■ Required work: Only the lines from the one with "Continue the OpenSCAD" through the one with "---- Water tank" are to be restated, word for word, with both of them included.

***

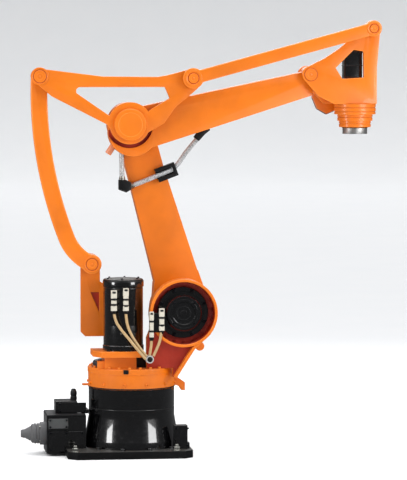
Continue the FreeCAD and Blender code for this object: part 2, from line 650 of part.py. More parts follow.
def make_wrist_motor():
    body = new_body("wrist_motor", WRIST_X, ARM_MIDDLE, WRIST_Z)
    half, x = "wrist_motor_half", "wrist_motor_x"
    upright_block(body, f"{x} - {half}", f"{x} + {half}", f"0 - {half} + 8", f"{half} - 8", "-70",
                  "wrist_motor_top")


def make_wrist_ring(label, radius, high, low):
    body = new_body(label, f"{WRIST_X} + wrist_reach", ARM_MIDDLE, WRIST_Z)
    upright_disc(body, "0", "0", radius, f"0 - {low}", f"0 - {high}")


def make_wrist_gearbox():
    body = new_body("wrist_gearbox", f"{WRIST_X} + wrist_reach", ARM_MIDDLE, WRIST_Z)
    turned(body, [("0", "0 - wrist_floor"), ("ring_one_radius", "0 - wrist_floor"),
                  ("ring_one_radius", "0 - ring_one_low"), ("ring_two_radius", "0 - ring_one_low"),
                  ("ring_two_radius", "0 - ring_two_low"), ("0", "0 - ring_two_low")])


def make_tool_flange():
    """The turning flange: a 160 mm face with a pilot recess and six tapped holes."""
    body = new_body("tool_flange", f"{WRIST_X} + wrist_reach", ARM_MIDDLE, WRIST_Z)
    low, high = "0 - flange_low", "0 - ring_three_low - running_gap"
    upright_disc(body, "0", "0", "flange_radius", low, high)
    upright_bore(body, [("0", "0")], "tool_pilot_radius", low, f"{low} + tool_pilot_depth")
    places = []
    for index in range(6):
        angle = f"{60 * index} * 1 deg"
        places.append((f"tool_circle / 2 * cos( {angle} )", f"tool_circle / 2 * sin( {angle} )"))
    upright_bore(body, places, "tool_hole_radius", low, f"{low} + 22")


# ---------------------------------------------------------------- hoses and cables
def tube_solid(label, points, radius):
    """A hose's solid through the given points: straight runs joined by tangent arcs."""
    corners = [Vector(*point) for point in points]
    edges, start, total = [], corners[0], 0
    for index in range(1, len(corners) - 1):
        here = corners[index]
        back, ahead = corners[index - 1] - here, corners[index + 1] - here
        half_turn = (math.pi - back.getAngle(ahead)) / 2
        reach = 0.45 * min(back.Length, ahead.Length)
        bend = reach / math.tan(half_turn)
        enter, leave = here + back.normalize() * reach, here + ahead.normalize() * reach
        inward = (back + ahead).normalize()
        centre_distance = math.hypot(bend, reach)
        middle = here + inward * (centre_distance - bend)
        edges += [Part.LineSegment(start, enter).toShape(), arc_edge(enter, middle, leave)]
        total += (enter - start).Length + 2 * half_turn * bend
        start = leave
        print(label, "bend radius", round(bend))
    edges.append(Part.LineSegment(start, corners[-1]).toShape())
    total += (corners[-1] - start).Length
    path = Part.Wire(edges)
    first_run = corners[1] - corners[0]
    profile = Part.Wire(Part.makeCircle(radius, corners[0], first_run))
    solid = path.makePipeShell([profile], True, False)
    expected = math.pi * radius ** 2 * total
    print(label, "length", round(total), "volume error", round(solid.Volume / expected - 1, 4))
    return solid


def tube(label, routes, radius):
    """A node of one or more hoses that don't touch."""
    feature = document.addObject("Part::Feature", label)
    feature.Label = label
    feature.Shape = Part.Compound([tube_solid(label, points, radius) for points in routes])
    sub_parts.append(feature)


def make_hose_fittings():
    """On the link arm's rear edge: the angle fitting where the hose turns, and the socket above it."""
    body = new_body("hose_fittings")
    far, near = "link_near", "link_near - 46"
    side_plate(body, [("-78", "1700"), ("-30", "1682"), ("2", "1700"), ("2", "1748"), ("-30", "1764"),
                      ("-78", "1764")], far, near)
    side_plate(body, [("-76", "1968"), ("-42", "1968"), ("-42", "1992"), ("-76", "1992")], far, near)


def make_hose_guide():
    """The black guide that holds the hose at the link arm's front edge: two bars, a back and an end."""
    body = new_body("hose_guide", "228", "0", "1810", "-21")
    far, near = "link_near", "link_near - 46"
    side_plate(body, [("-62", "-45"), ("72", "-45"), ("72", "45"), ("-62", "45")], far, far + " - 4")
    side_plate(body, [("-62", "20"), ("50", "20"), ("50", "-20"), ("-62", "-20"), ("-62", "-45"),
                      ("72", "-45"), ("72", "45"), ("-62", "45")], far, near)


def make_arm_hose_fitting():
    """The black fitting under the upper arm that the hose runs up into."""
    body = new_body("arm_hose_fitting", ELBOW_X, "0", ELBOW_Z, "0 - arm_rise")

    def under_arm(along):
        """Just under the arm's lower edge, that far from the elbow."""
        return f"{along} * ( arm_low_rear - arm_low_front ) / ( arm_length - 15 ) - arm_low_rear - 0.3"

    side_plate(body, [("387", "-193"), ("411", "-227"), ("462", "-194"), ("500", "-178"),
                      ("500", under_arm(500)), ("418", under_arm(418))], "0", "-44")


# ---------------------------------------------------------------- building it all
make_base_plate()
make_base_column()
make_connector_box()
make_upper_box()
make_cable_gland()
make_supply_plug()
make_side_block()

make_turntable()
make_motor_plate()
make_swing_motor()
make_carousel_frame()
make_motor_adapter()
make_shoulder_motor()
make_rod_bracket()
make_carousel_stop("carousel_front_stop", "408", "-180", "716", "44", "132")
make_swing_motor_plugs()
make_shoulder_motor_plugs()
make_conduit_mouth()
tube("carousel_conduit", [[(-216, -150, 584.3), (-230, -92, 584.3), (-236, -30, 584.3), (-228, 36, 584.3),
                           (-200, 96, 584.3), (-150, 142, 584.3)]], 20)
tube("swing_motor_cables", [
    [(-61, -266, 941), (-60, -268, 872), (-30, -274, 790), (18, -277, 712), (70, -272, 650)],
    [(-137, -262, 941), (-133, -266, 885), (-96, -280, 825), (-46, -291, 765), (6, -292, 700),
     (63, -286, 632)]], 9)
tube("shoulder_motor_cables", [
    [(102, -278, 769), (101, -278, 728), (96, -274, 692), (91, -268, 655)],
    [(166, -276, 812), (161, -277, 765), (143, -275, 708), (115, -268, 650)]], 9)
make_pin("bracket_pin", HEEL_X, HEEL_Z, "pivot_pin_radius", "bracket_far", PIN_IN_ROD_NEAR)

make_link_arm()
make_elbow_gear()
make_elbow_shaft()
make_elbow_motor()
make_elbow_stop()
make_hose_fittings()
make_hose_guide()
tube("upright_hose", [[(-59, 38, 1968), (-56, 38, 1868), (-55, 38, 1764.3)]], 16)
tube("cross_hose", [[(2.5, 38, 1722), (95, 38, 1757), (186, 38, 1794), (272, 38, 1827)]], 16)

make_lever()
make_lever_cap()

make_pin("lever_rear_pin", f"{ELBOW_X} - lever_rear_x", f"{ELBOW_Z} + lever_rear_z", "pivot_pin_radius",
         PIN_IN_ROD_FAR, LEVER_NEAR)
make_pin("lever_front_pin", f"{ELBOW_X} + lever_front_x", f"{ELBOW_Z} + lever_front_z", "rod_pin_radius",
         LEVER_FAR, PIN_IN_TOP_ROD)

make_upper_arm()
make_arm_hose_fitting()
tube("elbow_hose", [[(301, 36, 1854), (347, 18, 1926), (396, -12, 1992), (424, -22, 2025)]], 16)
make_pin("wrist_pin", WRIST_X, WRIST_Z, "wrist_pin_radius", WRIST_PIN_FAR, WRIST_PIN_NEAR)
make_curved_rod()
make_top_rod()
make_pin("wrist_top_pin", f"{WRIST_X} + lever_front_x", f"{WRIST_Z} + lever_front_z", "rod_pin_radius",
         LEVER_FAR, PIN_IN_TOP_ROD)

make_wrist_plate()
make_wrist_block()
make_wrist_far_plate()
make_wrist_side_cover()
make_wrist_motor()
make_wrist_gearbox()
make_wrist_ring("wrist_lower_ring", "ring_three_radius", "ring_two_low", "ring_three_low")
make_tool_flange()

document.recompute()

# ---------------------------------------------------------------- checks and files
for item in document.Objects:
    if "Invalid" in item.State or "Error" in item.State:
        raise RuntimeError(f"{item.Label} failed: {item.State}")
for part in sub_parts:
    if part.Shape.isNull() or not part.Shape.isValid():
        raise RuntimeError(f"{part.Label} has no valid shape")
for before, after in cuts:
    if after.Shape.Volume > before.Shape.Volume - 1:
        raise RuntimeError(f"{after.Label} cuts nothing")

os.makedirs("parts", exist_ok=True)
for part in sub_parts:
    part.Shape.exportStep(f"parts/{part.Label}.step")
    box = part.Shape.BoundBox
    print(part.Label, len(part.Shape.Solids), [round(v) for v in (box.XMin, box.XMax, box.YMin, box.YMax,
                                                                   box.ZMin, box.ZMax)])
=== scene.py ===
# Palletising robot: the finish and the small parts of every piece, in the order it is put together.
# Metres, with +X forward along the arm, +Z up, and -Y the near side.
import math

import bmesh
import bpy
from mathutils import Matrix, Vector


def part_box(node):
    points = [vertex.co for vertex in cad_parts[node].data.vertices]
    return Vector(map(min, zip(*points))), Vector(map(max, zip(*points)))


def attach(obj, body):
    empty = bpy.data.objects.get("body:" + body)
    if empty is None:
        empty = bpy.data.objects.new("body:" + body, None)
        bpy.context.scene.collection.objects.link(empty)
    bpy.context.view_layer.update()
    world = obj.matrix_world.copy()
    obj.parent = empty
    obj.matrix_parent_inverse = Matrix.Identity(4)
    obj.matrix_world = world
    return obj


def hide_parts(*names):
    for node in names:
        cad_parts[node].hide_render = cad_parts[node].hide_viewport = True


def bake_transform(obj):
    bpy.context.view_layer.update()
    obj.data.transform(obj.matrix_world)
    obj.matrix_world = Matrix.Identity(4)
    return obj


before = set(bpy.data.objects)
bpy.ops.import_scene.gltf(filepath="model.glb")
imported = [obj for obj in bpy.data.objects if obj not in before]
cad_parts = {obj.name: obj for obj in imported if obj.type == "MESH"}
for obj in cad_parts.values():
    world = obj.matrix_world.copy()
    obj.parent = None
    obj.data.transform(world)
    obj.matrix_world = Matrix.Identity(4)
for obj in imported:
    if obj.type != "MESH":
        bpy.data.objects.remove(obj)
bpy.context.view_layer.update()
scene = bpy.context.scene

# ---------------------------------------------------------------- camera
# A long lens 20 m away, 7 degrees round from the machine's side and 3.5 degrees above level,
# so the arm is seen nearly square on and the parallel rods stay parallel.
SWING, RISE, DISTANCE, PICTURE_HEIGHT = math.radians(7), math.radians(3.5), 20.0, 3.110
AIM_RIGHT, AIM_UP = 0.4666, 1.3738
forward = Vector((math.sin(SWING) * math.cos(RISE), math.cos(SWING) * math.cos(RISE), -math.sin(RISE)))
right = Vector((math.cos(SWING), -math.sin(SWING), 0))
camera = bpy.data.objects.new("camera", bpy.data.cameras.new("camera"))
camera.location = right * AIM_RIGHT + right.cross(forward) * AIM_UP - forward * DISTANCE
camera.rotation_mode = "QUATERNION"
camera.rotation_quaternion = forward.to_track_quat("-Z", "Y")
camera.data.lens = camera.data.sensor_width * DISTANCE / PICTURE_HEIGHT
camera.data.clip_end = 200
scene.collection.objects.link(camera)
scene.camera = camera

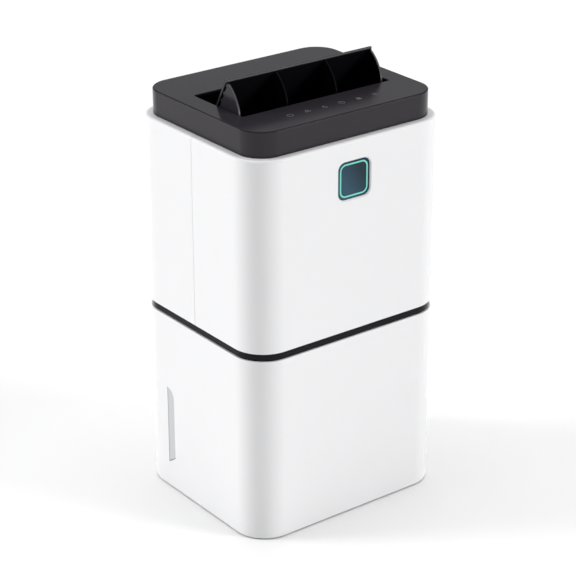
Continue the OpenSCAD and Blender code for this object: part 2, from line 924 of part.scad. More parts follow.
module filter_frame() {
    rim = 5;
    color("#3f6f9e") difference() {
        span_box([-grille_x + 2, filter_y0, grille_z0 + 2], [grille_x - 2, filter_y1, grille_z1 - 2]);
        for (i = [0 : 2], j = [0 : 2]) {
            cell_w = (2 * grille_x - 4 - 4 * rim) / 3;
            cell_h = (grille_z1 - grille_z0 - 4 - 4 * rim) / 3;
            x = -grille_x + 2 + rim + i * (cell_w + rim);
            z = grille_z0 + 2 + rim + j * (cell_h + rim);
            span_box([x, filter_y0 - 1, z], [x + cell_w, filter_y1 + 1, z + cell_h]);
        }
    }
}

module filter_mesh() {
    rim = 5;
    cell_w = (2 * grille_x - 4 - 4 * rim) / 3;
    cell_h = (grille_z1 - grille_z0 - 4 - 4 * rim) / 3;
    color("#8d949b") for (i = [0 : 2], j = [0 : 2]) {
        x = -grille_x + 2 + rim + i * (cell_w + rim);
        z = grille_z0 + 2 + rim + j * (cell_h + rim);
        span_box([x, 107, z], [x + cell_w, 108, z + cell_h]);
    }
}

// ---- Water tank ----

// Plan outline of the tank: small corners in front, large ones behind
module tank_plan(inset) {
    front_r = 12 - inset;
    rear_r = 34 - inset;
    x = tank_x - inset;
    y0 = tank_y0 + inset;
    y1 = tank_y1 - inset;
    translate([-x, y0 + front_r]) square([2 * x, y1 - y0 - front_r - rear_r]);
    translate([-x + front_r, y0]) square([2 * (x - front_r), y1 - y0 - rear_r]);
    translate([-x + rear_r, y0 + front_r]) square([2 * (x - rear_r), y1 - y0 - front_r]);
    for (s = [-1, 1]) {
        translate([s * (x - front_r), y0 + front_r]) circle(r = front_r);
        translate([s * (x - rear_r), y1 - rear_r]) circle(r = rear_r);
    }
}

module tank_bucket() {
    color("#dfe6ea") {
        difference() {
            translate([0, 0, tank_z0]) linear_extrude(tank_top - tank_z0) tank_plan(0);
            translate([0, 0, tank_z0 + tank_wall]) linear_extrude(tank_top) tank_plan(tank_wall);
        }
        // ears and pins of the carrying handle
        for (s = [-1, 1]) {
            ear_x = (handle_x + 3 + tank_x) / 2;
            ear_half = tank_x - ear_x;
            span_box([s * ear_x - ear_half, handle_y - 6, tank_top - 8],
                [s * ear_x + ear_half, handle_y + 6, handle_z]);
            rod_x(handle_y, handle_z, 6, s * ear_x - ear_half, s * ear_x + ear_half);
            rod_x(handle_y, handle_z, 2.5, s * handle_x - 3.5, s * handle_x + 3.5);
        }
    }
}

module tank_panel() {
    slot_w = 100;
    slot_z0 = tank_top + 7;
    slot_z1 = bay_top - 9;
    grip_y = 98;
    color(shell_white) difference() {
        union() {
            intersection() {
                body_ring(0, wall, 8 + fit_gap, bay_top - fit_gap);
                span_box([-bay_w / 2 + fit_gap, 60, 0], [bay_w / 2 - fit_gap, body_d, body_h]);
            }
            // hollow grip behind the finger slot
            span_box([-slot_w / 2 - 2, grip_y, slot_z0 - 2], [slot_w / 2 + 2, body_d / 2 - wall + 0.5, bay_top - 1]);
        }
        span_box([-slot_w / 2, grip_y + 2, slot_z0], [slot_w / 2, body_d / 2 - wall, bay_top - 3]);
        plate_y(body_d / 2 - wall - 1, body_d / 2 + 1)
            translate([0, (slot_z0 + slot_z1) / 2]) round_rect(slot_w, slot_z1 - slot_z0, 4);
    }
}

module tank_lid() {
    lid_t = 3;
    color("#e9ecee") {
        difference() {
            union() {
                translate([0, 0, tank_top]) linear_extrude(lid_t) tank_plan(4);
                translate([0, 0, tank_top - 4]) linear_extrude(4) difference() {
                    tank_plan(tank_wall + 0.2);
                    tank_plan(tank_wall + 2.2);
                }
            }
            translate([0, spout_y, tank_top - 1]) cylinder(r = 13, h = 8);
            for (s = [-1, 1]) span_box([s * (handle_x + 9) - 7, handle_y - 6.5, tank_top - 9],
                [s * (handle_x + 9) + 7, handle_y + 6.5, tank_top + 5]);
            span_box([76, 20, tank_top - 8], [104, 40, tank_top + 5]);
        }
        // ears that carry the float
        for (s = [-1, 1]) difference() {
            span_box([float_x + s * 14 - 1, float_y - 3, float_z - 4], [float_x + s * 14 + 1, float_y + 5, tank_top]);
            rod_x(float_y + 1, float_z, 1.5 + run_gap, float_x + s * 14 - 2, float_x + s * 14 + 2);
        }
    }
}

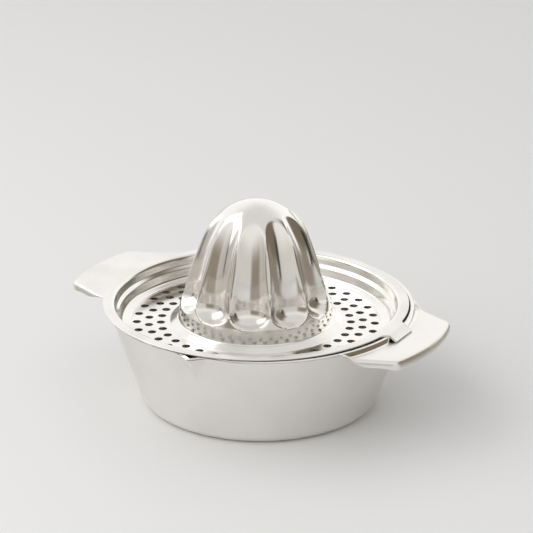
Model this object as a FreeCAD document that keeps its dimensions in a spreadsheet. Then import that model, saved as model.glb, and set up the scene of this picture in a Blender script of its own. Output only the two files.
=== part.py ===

***

■ The completed task:
Continue the OpenSCAD and Blender code for this object: part 2, from line 924 of part.scad. More parts follow.
module filter_frame() {
    rim = 5;
    color("#3f6f9e") difference() {
        span_box([-grille_x + 2, filter_y0, grille_z0 + 2], [grille_x - 2, filter_y1, grille_z1 - 2]);
        for (i = [0 : 2], j = [0 : 2]) {
            cell_w = (2 * grille_x - 4 - 4 * rim) / 3;
            cell_h = (grille_z1 - grille_z0 - 4 - 4 * rim) / 3;
            x = -grille_x + 2 + rim + i * (cell_w + rim);
            z = grille_z0 + 2 + rim + j * (cell_h + rim);
            span_box([x, filter_y0 - 1, z], [x + cell_w, filter_y1 + 1, z + cell_h]);
        }
    }
}

module filter_mesh() {
    rim = 5;
    cell_w = (2 * grille_x - 4 - 4 * rim) / 3;
    cell_h = (grille_z1 - grille_z0 - 4 - 4 * rim) / 3;
    color("#8d949b") for (i = [0 : 2], j = [0 : 2]) {
        x = -grille_x + 2 + rim + i * (cell_w + rim);
        z = grille_z0 + 2 + rim + j * (cell_h + rim);
        span_box([x, 107, z], [x + cell_w, 108, z + cell_h]);
    }
}

// ---- Water tank ----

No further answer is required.